Dataset excerpt.
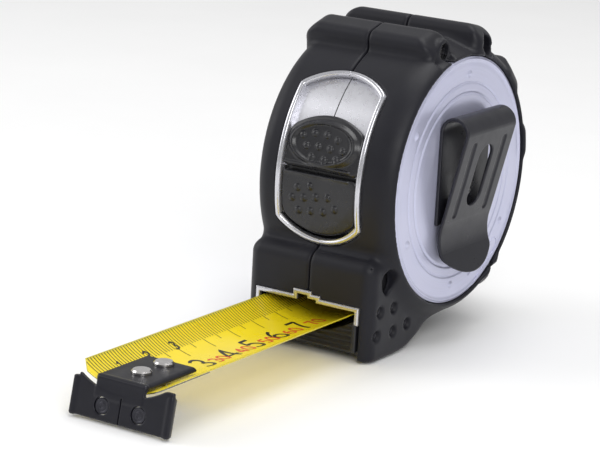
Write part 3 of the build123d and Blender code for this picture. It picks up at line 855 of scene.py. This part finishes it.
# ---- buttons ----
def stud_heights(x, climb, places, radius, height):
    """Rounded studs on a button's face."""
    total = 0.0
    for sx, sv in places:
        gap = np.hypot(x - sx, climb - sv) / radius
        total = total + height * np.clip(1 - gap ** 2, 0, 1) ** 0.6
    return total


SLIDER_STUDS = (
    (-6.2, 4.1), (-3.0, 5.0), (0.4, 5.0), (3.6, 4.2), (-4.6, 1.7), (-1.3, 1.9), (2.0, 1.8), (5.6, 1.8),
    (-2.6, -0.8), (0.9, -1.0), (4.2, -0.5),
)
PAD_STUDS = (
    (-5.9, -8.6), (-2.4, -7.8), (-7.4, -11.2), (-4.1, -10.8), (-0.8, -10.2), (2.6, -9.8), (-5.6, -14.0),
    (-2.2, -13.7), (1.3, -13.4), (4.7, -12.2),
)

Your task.
Repeat the data exactly. Leave nothing out.

Result.
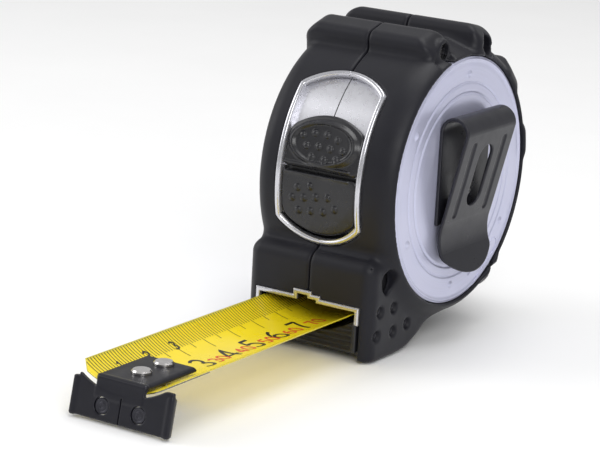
Write part 3 of the build123d and Blender code for this picture. It picks up at line 855 of scene.py. This part finishes it.
# ---- buttons ----
def stud_heights(x, climb, places, radius, height):
    """Rounded studs on a button's face."""
    total = 0.0
    for sx, sv in places:
        gap = np.hypot(x - sx, climb - sv) / radius
        total = total + height * np.clip(1 - gap ** 2, 0, 1) ** 0.6
    return total


SLIDER_STUDS = (
    (-6.2, 4.1), (-3.0, 5.0), (0.4, 5.0), (3.6, 4.2), (-4.6, 1.7), (-1.3, 1.9), (2.0, 1.8), (5.6, 1.8),
    (-2.6, -0.8), (0.9, -1.0), (4.2, -0.5),
)
PAD_STUDS = (
    (-5.9, -8.6), (-2.4, -7.8), (-7.4, -11.2), (-4.1, -10.8), (-0.8, -10.2), (2.6, -9.8), (-5.6, -14.0),
    (-2.2, -13.7), (1.3, -13.4), (4.7, -12.2),
)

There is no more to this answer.